Posted by Sports fan, a resident of Another Palo Alto neighborhood, on Jul 15, 2007 at 3:26 pm
Went to the Stadium for the first time yesterday for the Chelsea v Club America soccer game. I was very impressed with the stadium.
Unfortunately, most of the fans were standing for most of the game which meant that the seats were irrelevant.
The most annoying thing was being told in the blurb with tickets that no alcohol and no glass bottles or cans were allowed. Therefore I took many bottles of water (all sealed) with our family of six, all obeying the instructions. At the gates these water bottles were confiscated.
What amazed me were that my plastic water bottles were all confiscated and we didn't take cameras as instructed, but there were many camera flashes during the game and quite shockingly, many fire crackers.
Now my bottled water was a necessity, we had to buy inflated priced water in the stadium. But I would have preferred if the powers that be had managed to keep out the firecrackers which were much more of a danger to all.
Posted by John, a resident of the College Terrace neighborhood, on Jul 15, 2007 at 4:24 pm
Welcome to international soccer! It is at least as much riot, as sport.
Either wear your flak vest and ear plugs next time, or bring your own firecrackers. Look at it this way...it used to be M-80s when I used to attend. It will be easier for you, if you get really drunk on Rum or Gin or Vodka befoe you enter the stadium. Then make sure to hide at least a pint of the stuff on your body (hint: sip it through a narrow tube/straw). Great fun. Take aspirin afterwards for the hangover. Be happy you were not crushed by the opposing fans.
Under no circumstances should you take your family to a serious international game. Too dangerous....

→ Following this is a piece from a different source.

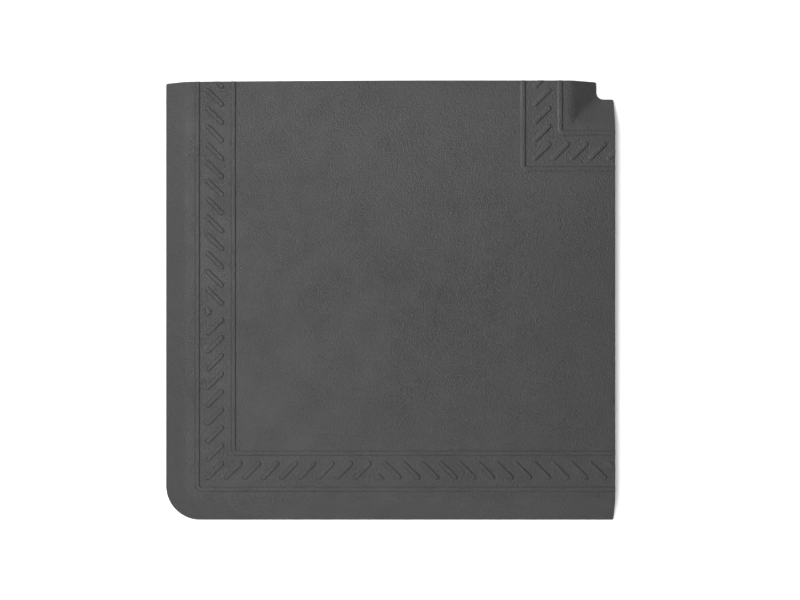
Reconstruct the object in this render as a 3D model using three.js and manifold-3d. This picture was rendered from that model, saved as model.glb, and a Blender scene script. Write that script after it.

Posted by Driver, a resident of Another Palo Alto neighborhood, on Jul 16, 2007 at 6:58 pm
I have a suggestion for Stanford on game days. Why not have a park and ride parking lot near 101, say at Edgewood Plaza, and shuttle fans along Embarcadero in Marguerites. This would have to be publicised well in advance, but it would help both parking and local traffic congestion as well as get fans to where they need to go without causing a traffic nightmare for everyone else.